So this is the circuit I am analyzing, a simple charging and discharging of a 100 µF capacitor:
Just out of curiosity, I ran the simulation, hit the switch to charge the capacitor and took the liberty of entering the data points for the voltage across the capacitor and the current through it (by recording the values in the respective multimeters over time) into my graphing calculator, and this is what was generated:
It is clear the IV relationship is linear, which is what I expected since I've been told by numerous sources that both resistors and capacitors are linear devices, but I cannot seem to figure out what the slope (which by linear regression displayed above is about -840 x 10^-6 (unknown units)) represents. It seems like the units are volts per amp, which by Ohm's Law is equivalent to resistance, ohms, but that would be nowhere close to the total resistance of the circuit, which is 2 kΩ. ChatGPT says the slope represents the time constant, but for this circuit that would be 2000 Ω x 100 µF = 200 ms which is also nowhere close to the apparent slope. Even taking the reciprocal of -840 x 10^-6, you get -1190, which doesn't seem to line up with any of the variables involved.
Best Answer
The
unknown unitsyou mentioned in your question are Siemens. also known as \$\mho\$. If you divide it into 1 you will get Ohms.Of course when you relate the voltage across the capacitor to the current in the resistor (or capacitor, since they are in series with each other), you will get a line (constant slope.) Since \$I=\frac{V-V_c}{R}\$ and therefore \$\text{d}I=-\frac{\text{d}\,V_c}{R}\$, it follows that \$\frac{\text{d}\,V_c}{\text{d}I}=-R\$. Of course, if you consider current for the y-axis, then you are working out \$\frac{\text{d}\,I}{\text{d}V_c}=-\frac1{R}\:\mho\$.

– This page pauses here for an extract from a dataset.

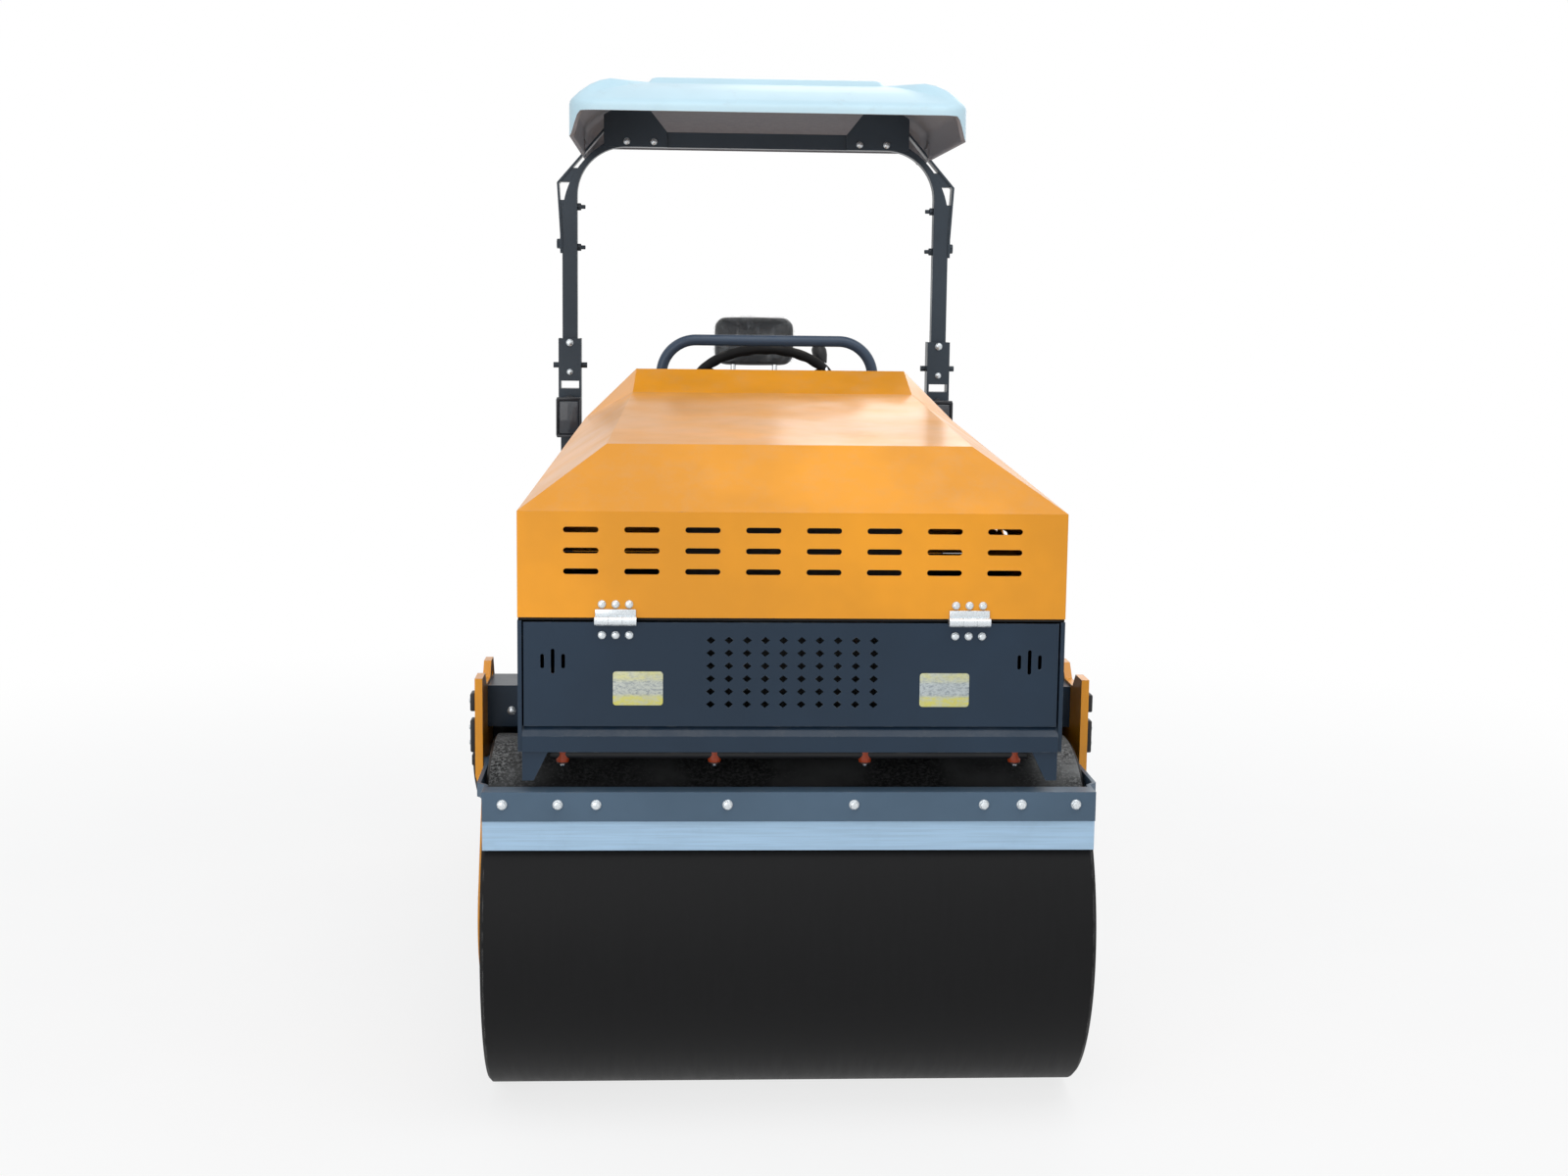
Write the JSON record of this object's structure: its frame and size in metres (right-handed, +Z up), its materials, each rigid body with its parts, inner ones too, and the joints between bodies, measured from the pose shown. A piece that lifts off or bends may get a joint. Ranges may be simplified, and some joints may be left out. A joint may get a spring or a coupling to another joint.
{
  "type": "tandem road roller",
  "caption": "Ride-on tandem road roller: smooth drums front and rear, tilting hood, pivot steering between the ends, open driver's stand and a folding roll bar with roof.",
  "frame": {"origin": "on the ground under the centre pivot, at the middle of the base of the bounding box", "axes": "+Z up, +Y towards the driver's end (the engine end faces -Y), +X to the side; drum axles along X"},
  "size_m": [1.272, 2.47, 2.175],
  "materials": {
    "yellow_paint": "satin",
    "blue_paint": "satin",
    "rops_paint": "satin",
    "rail_paint": "satin",
    "drum_paint": "worn",
    "blade_steel": "worn",
    "bare_steel": "brushed",
    "engine_metal": "rough",
    "canopy_plastic": "gloss",
    "tank_plastic": "satin",
    "black_plastic": "matte",
    "seat_vinyl": "matte",
    "lamp_case": "gloss",
    "motor_paint": "satin"
  },
  "bodies": {
    "front_frame": {"front_side_walls": "blue_paint", "front_deck": "blue_paint", "engine_yoke": "blue_paint", "pivot_pin": "bare_steel", "front_panel": "blue_paint", "engine": "engine_metal", "hinge_lower_leaves": "bare_steel", "front_carriers": "yellow_paint", "front_motors": "motor_paint", "front_scraper_beam": "blue_paint", "front_scraper_blade": "blade_steel", "front_spray_bar": "black_plastic"},
    "hood": {"hood_shell": "yellow_paint", "hinge_upper_leaves": "bare_steel"},
    "front_drum": {"front_drum_shell": "drum_paint", "front_drum_axle": "drum_paint"},
    "rear_frame": {"driver_tongue": "blue_paint", "rear_side_walls": "blue_paint", "rear_deck": "blue_paint", "driver_floor": "blue_paint", "foot_steps": "blue_paint", "console": "black_plastic", "grab_rail": "rail_paint", "steering_column": "black_plastic", "steering_wheel": "black_plastic", "water_tank": "tank_plastic", "rear_panel": "blue_paint", "seat_base": "black_plastic", "seat_cushion": "seat_vinyl", "seat_back": "seat_vinyl", "headrest": "seat_vinyl", "rear_carriers": "yellow_paint", "rear_motors": "motor_paint", "rear_scraper_beam": "blue_paint", "rear_scraper_blade": "blade_steel", "rear_spray_bar": "black_plastic", "rops_feet": "rops_paint", "work_lamps": "lamp_case"},
    "rear_drum": {"rear_drum_shell": "drum_paint", "rear_drum_axle": "drum_paint"},
    "rops": {"rops_arch": "rops_paint", "rops_straps": "rops_paint", "canopy": "canopy_plastic"},
    "cylinder_barrel": {"cylinder_barrel": "motor_paint"},
    "cylinder_rod": {"cylinder_rod": "bare_steel"}
  },
  "joints": [
    {"name": "steering", "type": "hinge", "parent": "front_frame", "child": "rear_frame", "pos_m": [0, 0, 0.495], "axis": [0, 0, 1], "range_deg": [-30, 30]},
    {"name": "front_drum_spin", "type": "hinge", "parent": "front_frame", "child": "front_drum", "pos_m": [0, -0.875, 0.36], "axis": [1, 0, 0], "continuous": true},
    {"name": "rear_drum_spin", "type": "hinge", "parent": "rear_frame", "child": "rear_drum", "pos_m": [0, 0.875, 0.36], "axis": [1, 0, 0], "continuous": true},
    {"name": "hood_tilt", "type": "hinge", "parent": "front_frame", "child": "hood", "pos_m": [0, -1.2, 1.013], "axis": [1, 0, 0], "range_deg": [0, 75]},
    {"name": "rops_fold", "type": "hinge", "parent": "rear_frame", "child": "rops", "pos_m": [0, 0.89, 1.43], "axis": [-1, 0, 0], "range_deg": [0, 90]},
    {"name": "cylinder_swing", "type": "hinge", "parent": "front_frame", "child": "cylinder_barrel", "pos_m": [0.25, -0.3, 0.495], "axis": [0, 0, 1], "range_deg": [-16, 16]},
    {"name": "cylinder_stroke", "type": "slide", "parent": "cylinder_barrel", "child": "cylinder_rod", "axis": [0, 1, 0], "range_m": [-0.13, 0.13]}
  ],
  "couplings": [
    {"joint": "cylinder_swing", "follows": "steering", "ratio": 0.5},
    {"joint": "cylinder_stroke", "follows": "steering", "m_per_rad": 0.247}
  ]
}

Yeah, the slope is negative.
In this case, during the charging cycle you should get \$-500\:\mu\mho\$ because the two resistors add up to \$2\:\text{k}\Omega\$. Granted. You came up with a different value, which I can't exactly explain. But I don't know the exact details, either, and the number you got doesn't worry me that much given what little I know.
Also note that time isn't involved in the way you arranged the chart. You have removed time from any consideration by contrasting the loop current with the voltage across the capacitor. If, on the other hand, you were to try and look at things treating time, linearly, then your results would show a curve.
For example, having a look at what the circuit load
looks likefrom the voltage supply perspective gets something like this:It starts at \$2\:\text{k}\Omega\$, as expected given the two resistors in series that you have. But the apparent value climbs over time because the current declines over time. You can see how it appears to track the capacitor voltage curve, but inversely so.
But above, time is on the x-axis. So these are curves and not straight lines, anymore.
Anyway, great question to ask. +1. Keep it up. You are thinking about things and wondering about what you see. This is a quality I value/respect. So I think you will do well. Best wishes!